9.   p23  5. Public health risks
      In countries where raw milk products are routinely available, they have frequently been implicated in foodborne illness. Internationally over the last 30 years, raw cow and goat milk has been associated with over 50 outbreaks of food borne illness involving 1051 cases and 38 deaths. Over the same time period, raw milk cheeses produced from either cow, goat or sheep milk, were implicated in a similar number of outbreaks (n = 56), although were more serious in their impact.

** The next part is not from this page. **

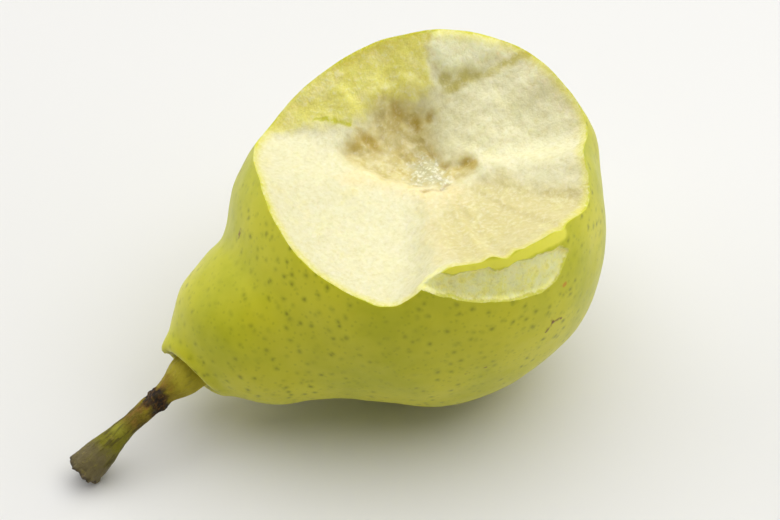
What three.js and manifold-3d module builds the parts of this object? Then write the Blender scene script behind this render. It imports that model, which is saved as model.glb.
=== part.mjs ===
// A ripe pear lying on its side with a deep bite taken out of the top of its bulb.
// Millimetres, +Z up. The origin is the centre of the small flat spot the bulb rests on,
// and +X runs along the pear's length towards its blossom end.
import * as THREE from "three";
import { mergeVertices } from "three/addons/utils/BufferGeometryUtils.js";
import Module from "manifold-3d";

const wasm = await Module();
wasm.setup();

// ---- Driving dimensions ----

const BULB_RADIUS = 37.4; // widest half-thickness of the fruit
const NECK_REACH = 61; // bulb centre to the stem end
const NECK_RADIUS = 20;
const WAIST_RADIUS = 24.5; // where neck and bulb meet
const WAIST_REACH = 35; // bulb centre to the waist
const NECK_BEND = 8; // sideways shift of the stem end
const NECK_BEND_START = 25; // bulb centre to where the neck starts to bend
const NECK_BEND_TURN = 14; // degrees up from sideways
const NECK_BEND_LIMIT = 1.2; // the bend grows no further past this share of its length
const TILT = 24; // degrees that the long axis rises towards the blossom end
const FLAT_DEPTH = 0.5; // how much of the round underside is pressed flat

const STEM_CAVITY_DEPTH = 2.5;
const STEM_CAVITY_RADIUS = 5.2;
const BLOSSOM_BASIN_DEPTH = 3;
const BLOSSOM_BASIN_RADIUS = 8;

const STEM_RADIUS = 2.05; // at its thinnest
const STEM_FOOT_RADIUS = 2.9; // where it grows out of the fruit
const STEM_END_RADIUS = 3.7; // the flared end that was on the branch
const STEM_END_LEAN = 0.86; // height of the end's middle in end radii, as it lies tilted
const STEM_ROOT_DEPTH = 4; // length held inside the fruit
const STEM_REACH = 25.2; // along X from where it leaves the fruit to its end
const STEM_SWING = 1.2; // sideways over the same length
const STEM_ARCH = 0.9; // how far it arches above a straight line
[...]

More than double the number of people (n = 2691) were affected than in raw milk outbreaks, with 56 deaths reported.
 
      I dispute the adjective ‘frequent’; in my opinion, over a period of 30 years, internationally, these data demonstrate an excellent track record!
       A) 1051 cases over 30 years due to raw milk – by comparison , in 2000 more than 1,000 cases were associated with contaminated drinking water in Ontario (Woodward et al., 2002).
       B) 2691 cases due to raw milk cheese over 30 years - by comparison, in the US, at least 1319 people have been infected in 2008 with Salmonella Saintpaul that contaminated jalapeno peppers, IN ONE OUTBREAK (IFSN, 2008).

 
1.   p31  4. Exclusions from the microbiological risk assessment
      Animal health issues other than those that specifically impact upon human health via foodborne transmission …
 
      What are these?  Examples would be helpful.

 
General
      A) To put raw milk and raw milk products into perspective, statistics should be sought for human disease associated with the consumption of other raw foods and for the incidence of pathogens in raw milk compared with other raw foods, e.g. fresh produce.
       B) Not nearly enough emphasis is made of the importance of raw milk quality and source.  For example, the Proposal does not appear to provide for the acquisition of data on milk buying practices, e.g.:

Of these, a cheesemaker's own herd is likely to provide the least risk of pathogen contamination and 'open market' milk the greatest.  This is critical when making soft cheese.


References

International Food Safety News, Editorial, in World Food Regulation Review, 18, (3), August 2008.
 
Woodward, D. L., et al., (2002) Verotoxigenic Escherichia coli (VTEC): a major public health threat in Canada. Can J Infect Dis 13:321-30.